また、このパリ大会では、丸型ではなく長方形のカタチをしていたようです。
その後、1904年アメリカのセントルイス、1908年イギリスのロンドン、1912年スウェーデンのストックホルムまでは純金の「金メダル」が授与されていたそうです。
2003年にようやく現在の規格条件が定められ、メダルの仕様やデザインなどは、国際オリンピック委員会に提出し、事前に許可を得なければならないようになったようです。
ちなみに、選手が授与した金メダルを噛むパフォーマンスを見たことがある人も多いのではないでしょうか。
日本人選手でいえば、Qちゃんこと高橋尚子さんが印象的ですね。
この始まりは1988年の韓国のソウル大会で、競泳男子のオーストラリアの選手が始まりで、一説によると「金メダルが本物かどうかを確認したかった」ようです。
金メダルの貴金属としての価値は?
金メダルの貴金属としての価値ってどのくらいなのでしょうか?
規定要件を基に、重さが500gで、内6gの金が使用されていることを前提とします。
現在、金が7,200円、銀が85円になりますので、金の価格が43,200円、銀が41,990で、おおよそ85,000円ほどになります。
ただ、材料だけで価値は比較できるものではないのです。
貴金属として貴重な金属で作られていることには間違いなく、何よりお金に換えることのできない重い価値があるのです。
東京オリンピックのメダル
東京オリンピックのメダルは、大会初の試みで、皆さんが使用していたパソコンや携帯電話、小型家電から集めたもので作られています。
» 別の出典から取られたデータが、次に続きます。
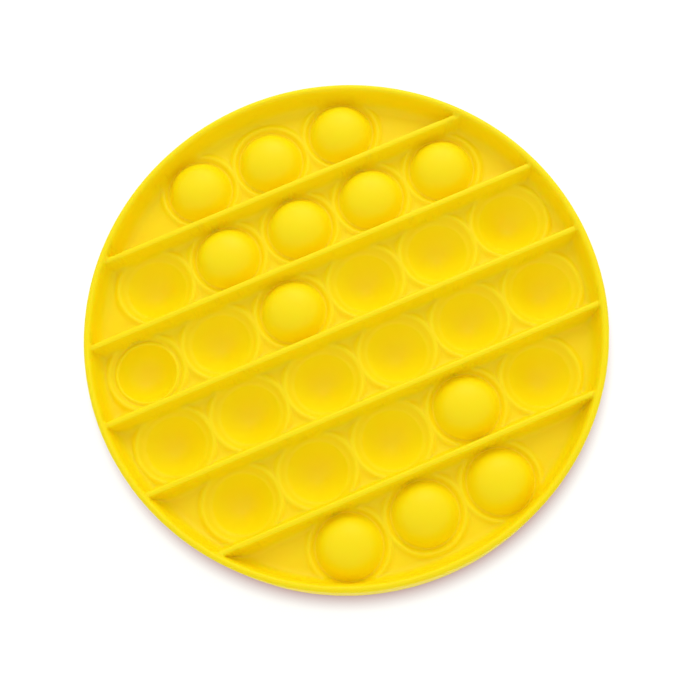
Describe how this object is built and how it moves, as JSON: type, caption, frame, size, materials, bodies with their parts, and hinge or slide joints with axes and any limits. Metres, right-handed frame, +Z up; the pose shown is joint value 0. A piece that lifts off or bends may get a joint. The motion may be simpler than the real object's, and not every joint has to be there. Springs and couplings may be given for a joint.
{
  "type": "bubble pop fidget toy",
  "caption": "Round silicone bubble pop fidget toy: rows of domes that invert when pressed, set in a web between straight ribs inside a raised rim.",
  "frame": {"origin": "Centre of the underside, on the plane the rim rests on.", "axes": "+X runs along the rows of bubbles to the picture's right, +Y points to the picture's upper edge, and +Z is up, through the board's thickness."},
  "size_m": [0.125, 0.125, 0.015],
  "materials": {
    "yellow_silicone": "smooth satin silicone, yellow right through"
  },
  "bodies": {
    "root": {"bubble_board": "yellow_silicone"}
  },
  "joints": []
}
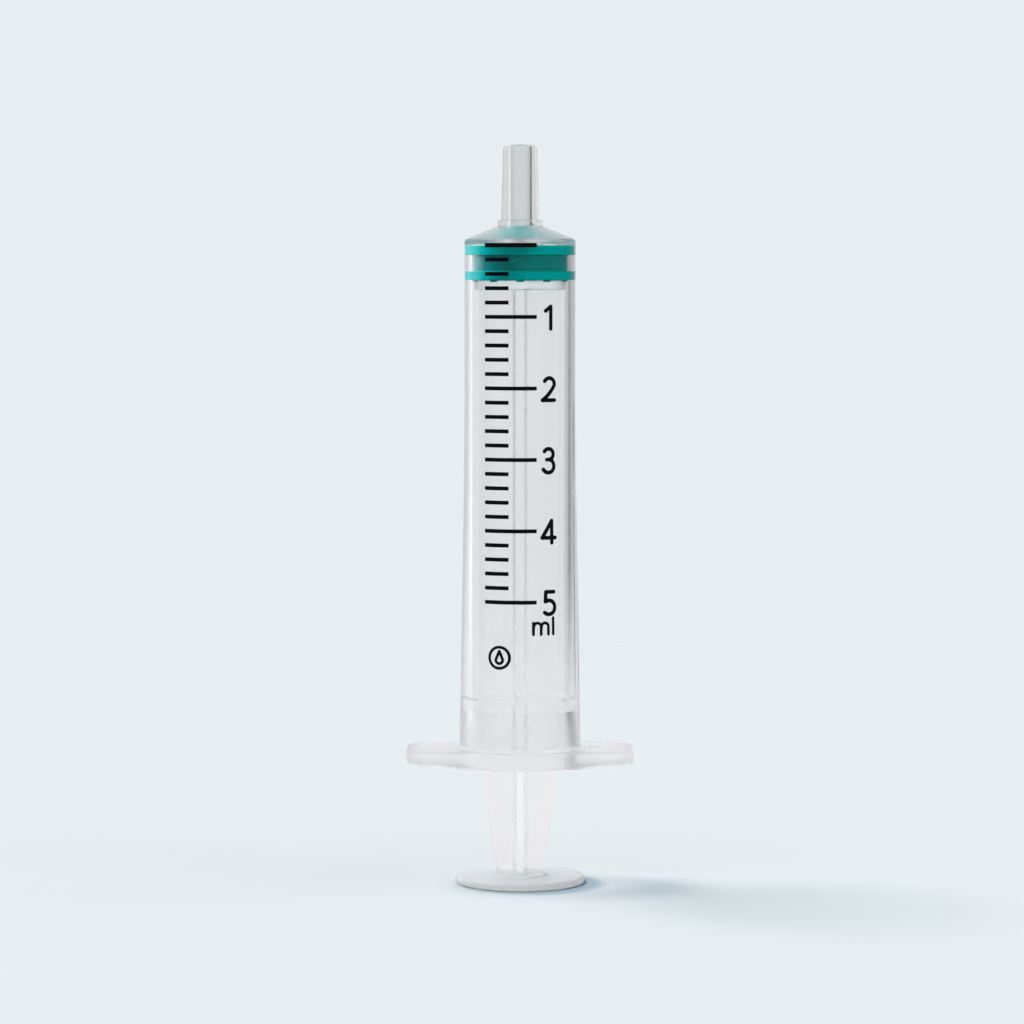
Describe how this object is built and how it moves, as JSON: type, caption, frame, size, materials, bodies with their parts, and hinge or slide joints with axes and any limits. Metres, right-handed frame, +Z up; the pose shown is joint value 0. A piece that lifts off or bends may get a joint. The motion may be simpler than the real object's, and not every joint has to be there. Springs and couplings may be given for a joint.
{
  "type": "oral syringe",
  "caption": "Clear oral syringe with a slip-tip nozzle, finger flange, printed scale, elastomer stopper and finned plunger rod with a thumb disc.",
  "frame": {"origin": "centre of the underside of the thumb disc, on the axis of the syringe", "axes": "+Z up along the axis to the nozzle, X along the finger flange's wings, -Y towards the viewer of the printed scale"},
  "size_m": [0.0282, 0.0176, 0.0915],
  "materials": {
    "clear_polypropylene": "clear moulded polypropylene, glossy with a slight haze",
    "frosted_polypropylene": "natural moulded polypropylene, translucent and satin",
    "teal_elastomer": "smooth teal elastomer, lightly siliconed",
    "black_ink": "matt black pad-printed ink"
  },
  "bodies": {
    "barrel": {"barrel": "clear_polypropylene", "printed_scale": "black_ink"},
    "stopper": {"stopper": "teal_elastomer"},
    "plunger_rod": {"plunger_rod": "frosted_polypropylene"}
  },
  "joints": [
    {"name": "plunger_slide", "type": "slide", "parent": "barrel", "child": "stopper", "axis": [0, 0, -1], "range_m": [0, 0.0511]},
    {"name": "rod_turn", "type": "hinge", "parent": "stopper", "child": "plunger_rod", "pos_m": [0, 0, 0.0752], "axis": [0, 0, 1], "continuous": true}
  ]
}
オリンピック組織委員会によると、2017年4月1日~2019年3月31日までの2年間で、約8万トンの小型家電と約621万台の携帯が寄せられたそうです。
この寄せられた小型家電や携帯から、金約32kg、銀約3,500kg、銅約2,200kgを回収し、その材料で東京オリンピックに授与される5,000個のメダルを作ることができたそうです。
最後に
オリンピックの5つの輪が重なり合っている五輪マークは「アジア」「ヨーロッパ」「アフリカ」「アメリカ」「オセアニア」の五大陸が世界中で繋がり合っていることを表していることはご存じかと思います。
ただ、メダルの素材に関しては、知らなかった人もいたかと思いますが、そこにはオリンピックであるがゆえの理由もお判りいただいたと思います。
初めての試みであるメダルや初めてであるオリンピック延期になる東京オリンピックでは歴史に残るようなドラマが生まれることになるでしょう。